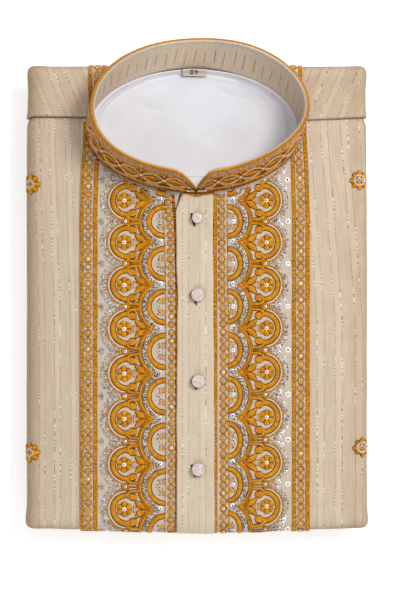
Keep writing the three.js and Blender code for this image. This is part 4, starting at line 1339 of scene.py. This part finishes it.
def embroider_front(name, side):
    sign = side["sign"]
    neck_edge = sign * NECK["x"] + NECK["a"] + CLEAR["ground"]
    near_edge = sign * PLACKET["x"] + PLACKET["half_width"] + GAP
    far = from_middle(side, PANEL_FAR)
    across = np.concatenate([
        near_edge + (neck_edge - 0.05 - near_edge) * np.sin(np.linspace(0, 0.5, 30) * math.pi),
        [neck_edge + 0.35, neck_edge + 0.7, far - 0.3],
    ])
    across = np.sort(sign * across[across < far])
    t = rows_to(front_top(across, CLEAR["ground"]), 3.0, 24)
    s = np.broadcast_to(across, t.shape)
    s = s - sign * leaned(np.abs(s), t)
    ground_sheet(f"panel_ground_{name}", s, t, f"embroidery_{name}")

    chart, keep, mirrored = panel_chart(side), panel_keep(side), sign < 0
    works = Works(chart, keep, mirrored)
    strips = Work(chart, keep, mirrored)
    low, high = -CORE_Y - WRAP + 3, SHOULDER_SEAM - 2
    for index in range(-1, PATTERN["scallops"]):
        y, after = scallop_y(index), scallop_y(index + 1)
        half = (y - after) / 2
        scallop(works, y, half, side["bright"])
        inner_arch(works, (y + after) / 2, half, side["bright"])
    for at, width in side["bars"]:
        bar(works, at, low, 79 if at < 20 else high, width)
    if sign < 0:
        for y in np.arange(low, 78, 1.05):
            x = float(np.interp(y, *side["chain"]))
            stitch, tone = line(x - 5.3, y - 0.4, x - 2.8, y + 0.4, 4), rng.choice([-0.5, -0.15, 0.1, 0.3])
            works.orange.ribbon(stitch, 1.15, 0.35, TOP + 0.15, tone, sections=4)
    bead_strip(strips, AT["outer_chain"], low, high, 6.4)
    bead_strip(strips, AT["inner_chain"], low, 90, 6.6)
    ring_chain(works, ([0], [AT["outer_chain"]]), low, high, side["ring"])
    ring_chain(works, side["chain"], low, 82, side["ring"] - 0.05)
    for y in np.arange(low, 100, 1.5):
        x = float(np.interp(y, *side["chain"])) + 4.1
        stitch, tone = line(x - 0.3, y, x + 0.4, y + 1.0), rng.choice([-0.4, 0.2, 0.5, 0.8])
        works.orange.ribbon(stitch, 0.9, 0.4, TOP, tone, sections=4)
    works.pieces(f"panel_{{}}_{name}", FINISHES)
    strips.piece(f"panel_strips_{name}", PALE, "embroidery")


def embroider_shoulder(name, side):
    """The panel's border carried on over the shoulder and the head fold, beside the collar."""
    sign, edge = side["sign"], side["shoulder"]
    across = np.sort(sign * np.linspace(edge - SHOULDER_BORDER, edge, 12))
    t, _ = back_rows(across, CLEAR["ground"])
    s = np.broadcast_to(across, t.shape)
    ground_sheet(f"shoulder_ground_{name}", s, t, f"shoulder_border_{name}", TOP - 0.3)

    def chart(a, b, lift):
        return on_cloth(sign * (edge - a), b, lift - 0.35)

    def keep(a, b):
        clear = neck_reach(sign * (edge - a), b, CLEAR["shoulder"]) > 1
        return clear & (b > SHOULDER_SEAM + 0.8) & (b < CORE_Y + WRAP - 1)

    works = Works(chart, keep, sign > 0)
    strips = Work(chart, keep, sign > 0)
    first, last = SHOULDER_SEAM + 1, CORE_Y + WRAP - 1.5
    bar(works, 1.7, first, last)
    bar(works, 11.7, first, last)
    bead_strip(strips, 6.8, first, last, 6.4)
    ring_chain(works, ([0], [6.8]), first + 1, last, 2.7)
    for a in (14.2, 15.5, 16.8):
        for b in np.arange(first, last, 1.7):
            works.bead.spot(a, b + rng.uniform(-0.4, 0.4), 0.5, TOP, rng.choice([0.1, 0.4, 0.9]))
    works.pieces(f"shoulder_{{}}_{name}", FINISHES)
    strips.piece(f"shoulder_strips_{name}", PALE, "embroidery")


def motifs():
    """Small flowers on the sides, of eight orange petals: the left ones round a pale diamond with an orange
    eye, the right ones round a pale disc with four dark beads and a gold cross."""
    for name, (s0, t0) in MOTIFS.items():
        def chart(a, b, lift, s0=s0, t0=t0):
            return on_cloth(s0 + a, t0 + b, lift)

        orange, silver, bead, cream = (Work(chart) for _ in range(4))
        size = 1.0 if s0 < 0 else 0.93
        orange.spot(0, 0, 5.2 * size, 0.1, 0.25, height=0.35, sides=24)
        for k in range(8):
            turn = math.radians(45 * k + rng.uniform(-5, 5))
            reach = size * np.linspace(2.6, 7.6 if k % 2 else 7.9, 9)
            petal = np.stack([reach * math.cos(turn), reach * math.sin(turn)], 1)
            width = np.interp(np.arange(9), [0, 3, 6, 8], [3.0, 4.2, 3.2, 1.2])
            orange.with_shade_outline(petal, width, 0.7, 0.15, rng.uniform(0.35, 0.75), edge=0.3)
        if s0 < 0:
            middle = bent_line([(3.3, 0), (0, 3.6), (-3.3, 0), (0, -3.6), (3.3, 0)], 29)[:-1]
        else:
            middle = arc(0, 0, 3.5, 3.7, 0, 345, 24)
        cream.ribbon(middle, 1.0, 0.5, 0.65, 0.7, closed=True)
        silver.spot(0, 0, 2.5 if s0 < 0 else 3.1, 0.5, 0.5, height=0.35, sides=16)
        if s0 < 0:
            orange.spot(0.6, 0, 1.5, 0.75, 0.7, height=0.4, sides=12)
            bead.spot(-1.1, 0.2, 0.8, 0.75, 0.0, height=0.4)
        else:
            for a in (-1.3, 1.3):
                for b in (-1.8, 2.0):
                    bead.spot(a, b, 0.66, 0.8, 0.0, height=0.35)
            orange.ribbon(line(-1.5, 0.1, 1.5, 0.1, 3), 0.7, 0.3, 0.8, 0.7, sections=4)
            orange.ribbon(line(0, -1.4, 0, 1.6, 3), 0.7, 0.3, 0.8, 0.7, sections=4)
        for k in range(8):
            turn = math.radians(45 * k + 22)
            bead.spot(4.4 * math.cos(turn), 4.4 * math.sin(turn), 0.42, 0.5, rng.choice([0.0, 0.2, 0.8]))
        petals = orange.piece(f"motif_thread_{name}", ORANGE, "embroidery")
        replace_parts(petals, f"motif_{name}")
        silver.piece(f"motif_silver_{name}", SILVER, "embroidery")
        bead.piece(f"motif_beads_{name}", BEAD, "embroidery")
        cream.piece(f"motif_cream_{name}", PALE, "embroidery")


# ------------------------------------------------------------------ the collar's needlework


def embroider_collar():
    """Cords round the band, waves of cord that cross in its middle, and leaves and sprigs between them."""
    face = GAP / 2 + CLOTH
    middle = 14.2

    def chart(a, h, lift):
        return on_band(a, np.clip(h, 0.2, COLLAR["height"]), face + lift)

    def keep(a, h):
        return (a > 1.0) & (a < BAND - 1.0) & (h >= 0)

    works = Works(chart, keep)
    thread, silver, sequin, bead, cream = works.all
    around = np.arange(1.2, BAND - 1.2, 1.6)

    def hoop(work, h, width, height=0.5, tone=0.5, wave=0.0, pitch=34.0, base=0.0):
        level = h + wave * np.sin(around / pitch * 2 * math.pi)
        work.ribbon(np.stack([around, level], 1), width, height, base, tone)

    hoop(thread, 1.2, 2.0, tone=0.15)
    hoop(thread, 3.8, 2.6, tone=0.85)
    hoop(cream, 5.8, 1.3, tone=0.7)
    hoop(thread, 22.8, 2.6, tone=0.8)
    hoop(silver, 25.2, 2.4)
    hoop(thread, 27.4, 1.8, tone=0.75)
    hoop(cream, 28.7, 0.8, tone=0.5)
    hoop(thread, 29.5, 0.8, tone=0.5)

    def level(a, rise):
        """How far up the band a point at a share of the collar's whole height is."""
        return COLLAR["height"] * rise / end_shape(np.interp(a, BAND_LENGTHS, BAND_ANGLES))

    # A short pale bar lies over the notch's foot, with a sequin at both ends.
    for a in (np.linspace(1.05, 6.4, 9), np.linspace(BAND - 5.2, BAND - 1.05, 8)):
        cream.ribbon(np.stack([a, level(a, 0.12)], 1), 2.6, 0.5, 0.7, 1.0)
        bead.ribbon(np.stack([a, level(a, 0.19)], 1), 1.8, 0.3, 0.6, 0.0)
    for a in (7.0, BAND - 5.8):
        sequin.spot(a, float(level(a, 0.12)), 1.1, 0.9, 1.0, height=0.3, sides=12, tilt=0.1)
    for h, gap in ((23.1, 2.6), (27.4, 2.1), (3.6, 2.4)):
        for a in np.arange(2, BAND - 2, gap):
            bead.spot(a, h + rng.uniform(-0.3, 0.3), 0.5, 0.5, rng.choice([0.0, 0.1, 0.8]), height=0.3)
    for wave in (8.0, -8.0):
        hoop(thread, middle, 2.3, wave=wave, tone=0.85)
    for wave in (5.8, -5.8):
        hoop(cream, middle, 1.7, wave=wave, tone=0.7, base=0.15)
    for k, a in enumerate(np.arange(8.5, BAND - 8, 17.0)):
        steps = np.linspace(-5.9, 5.9, 15)
        lean = 0.9 * (1 if k % 2 else -1) * steps / 5.9
        leaf = np.stack([a + steps, middle + lean], 1)
        thread.with_shade_outline(leaf, leaf_width(15, 8.0), 0.8, 0.1, 0.7 + 0.15 * (k % 3), edge=0.6)
        thread.ribbon(line(a - 4, middle, a + 4, middle, 5), 0.6, 0.3, 0.9, DARK)
        x = a + 8.5
        for way in (-1, 1):
            for side in (-1, 1):
                start = (x + 2.3 * side, middle + 6.4 * way)
                sprig = arc(*start, 1.9, 2.0, -110 * way, 160 * way, 13, side)
                thread.with_shade_outline(sprig, np.linspace(0.9, 1.7, 13), 0.6, 0.1, 0.95, edge=0.35)
        thread.with_shade_outline(arc(x, middle, 1.9, 2.4, 0, 345, 17), 1.5, 0.6, 0.1, 0.7, closed=True)
        sequin.spot(x, middle, 1.0, 0.4, 0.9, height=0.3)
        for da, dh in ((-2.9, 3.6), (2.9, 3.6), (-2.9, -3.6), (2.9, -3.6), (0, 5.6), (0, -5.6)):
            bead.spot(x + da, middle + dh, 0.65, 0.1, rng.choice([0.1, 0.6, 1.0]))
    works.pieces("collar_{}", (BROWN, SILVER, SEQUIN, BEAD, COLLAR_CREAM))

    # Short gold dashes stand on the facing, and a fine light cord lies along its top.
    inside, piping = (Work(lambda a, h, lift: on_band(a, h, -face - lift), mirrored=True) for _ in range(2))
    for a in np.arange(14, BAND - 12, 7.4):
        low = rng.uniform(5, 9)
        path = line(a + rng.uniform(-0.6, 0.6), low, a + rng.uniform(-0.6, 0.6), low + rng.uniform(11, 15), 8)
        inside.ribbon(path, 0.8, 0.12, 0.0, rng.uniform(0.3, 1.0), sections=4)
    inside.piece("facing_dashes", DASH, "collar_facing")
    round_it = np.arange(8, BAND - 8, 2.0)
    near_rim = np.full(len(round_it), COLLAR["height"] - 0.7)
    piping.ribbon(np.stack([round_it, near_rim], 1), 1.0, 0.5, 0.0, 0.8)
    piping.piece("facing_piping", PALE, "collar_facing")

    # The corded edge runs up one front end, round the rim and down the other end.
    along = np.concatenate([np.full(7, 0.6), np.arange(0.7, 17, 0.5), np.arange(17, BAND - 17, 1.5),
                            np.arange(BAND - 17, BAND - 0.7, 0.5), np.full(7, BAND - 0.6)])
    climb = np.linspace(0.02, 1, 7)[:-1]
    rise = np.concatenate([climb, np.full(len(along) - 12, 1.0), climb[::-1]])
    tube("collar_rope", along, rise, 0.75)


def tube(name, along, rise, radius):
    """A cord over the collar's edge, at a share of the band's height along it."""
    middle = on_band(along, COLLAR["height"] * rise, 0.6)
    ahead = np.concatenate([middle[1:], middle[-1:]]) - np.concatenate([middle[:1], middle[:-1]])
    length = np.concatenate([[0], np.cumsum(np.linalg.norm(np.diff(middle, axis=0), axis=1))]) / MM
    ahead /= np.maximum(np.linalg.norm(ahead, axis=1, keepdims=True), 1e-12)
    outward = on_band(along, COLLAR["height"] * rise, 1.6) - middle
    outward /= np.linalg.norm(outward, axis=1, keepdims=True)
    up = np.cross(outward, ahead)
    turn = np.linspace(0, 2 * math.pi, 13)[:-1]
    ring = outward[:, None] * np.cos(turn)[None, :, None] + up[:, None] * 0.85 * np.sin(turn)[None, :, None]
    points = middle[:, None] + ring * radius * MM
    slant = np.tile(turn, (len(along), 1)) * 0.45
    uv = np.stack([length[:, None] + slant, np.full(slant.shape, 0.2)], -1)
    size = len(turn)
    faces = []
    for row in range(0, (len(along) - 1) * size, size):
        for k in range(size):
            after = (k + 1) % size
            faces.append([row + k, row + size + k, row + size + after, row + after])
    # Painted highlights: the cord is lighter near both front ends.
    end_highlights = np.exp(-(((length - 36) / 12) ** 2)) + np.exp(-(((length[-1] - length - 22) / 8) ** 2))
    tone = np.repeat(0.5 + 0.5 * end_highlights, size)
    piece = mesh_piece(name, points.reshape(-1, 3), faces, ORANGE, uv.reshape(-1, 2), "thread", tone)
    return piece


# ------------------------------------------------------------------ all of it

folded_stack()
for side_name, side in SIDES.items():
    front("front_" + side_name, side)
back()
lining()
collar()
size_tab()
placket()
buttons()
for side_name, side in SIDES.items():
    embroider_front(side_name, side)
    embroider_shoulder(side_name, side)
motifs()
embroider_collar()
buttonholes()

# ------------------------------------------------------------------ floor, light and camera


# Round lights: place and size in metres, and power in watts.
LIGHTS = {"key": ((1.2, 0.9, 1.7), 0.9, 34), "front": ((-0.2, -1.5, 1.5), 1.2, 7)}
WHITE = (1.0, 1.0, 1.0, 1.0)
# The camera hangs over a point beside the source's origin, at a distance above the level that the view, the
# photo's height in metres, is measured at.
CAMERA = {"beside": (0.00815, -0.0033), "level": 0.031, "distance": 1.6, "view": 0.4498, "sensor": 36}


def area_light(name, place, size, power):
    """A round light that is aimed at the frame's origin."""
    data = bpy.data.lights.new(name, "AREA")
    data.shape = "DISK"
    data.size, data.energy = size, power
    light = bpy.data.objects.new(name, data)
    light.location = place
    light.rotation_euler = (-Vector(place)).to_track_quat("-Z", "Y").to_euler()
    bpy.context.scene.collection.objects.link(light)


def studio():
    bpy.ops.mesh.primitive_plane_add(size=6, location=(0, 0, -0.0004))
    floor = bpy.context.object
    floor.name = "studio_floor"
    floor.data.materials.append(floor_material())
    world = bpy.data.worlds.new("studio_light")
    world.use_nodes = True
    background = world.node_tree.nodes["Background"]
    background.inputs["Color"].default_value = WHITE
    background.inputs["Strength"].default_value = 0.5
    for name, settings in LIGHTS.items():
        area_light(name, *settings)
    scene = bpy.context.scene
    scene.world = world
    scene.view_settings.view_transform = "Standard"
    scene.view_settings.look = "None"


def camera():
    data = bpy.data.cameras.new("camera")
    data.sensor_fit = "AUTO"
    data.sensor_width = CAMERA["sensor"]
    data.lens = CAMERA["sensor"] * CAMERA["distance"] / CAMERA["view"]
    made = bpy.data.objects.new("camera", data)
    x, y = ORIGIN[:2] + CAMERA["beside"]
    made.location = (x, y, CAMERA["level"] + CAMERA["distance"])
    bpy.context.scene.collection.objects.link(made)
    bpy.context.scene.camera = made


studio()
camera()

* * * * * * * * *

WORK TO COMPLETE
Find each line holding the word "scene" and copy it.

SOLUTION FOR THIS PROBLEM
Keep writing the three.js and Blender code for this image. This is part 4, starting at line 1339 of scene.py. This part finishes it.
    bpy.context.scene.collection.objects.link(light)
    scene = bpy.context.scene
    scene.world = world
    scene.view_settings.view_transform = "Standard"
    scene.view_settings.look = "None"
    bpy.context.scene.collection.objects.link(made)
    bpy.context.scene.camera = made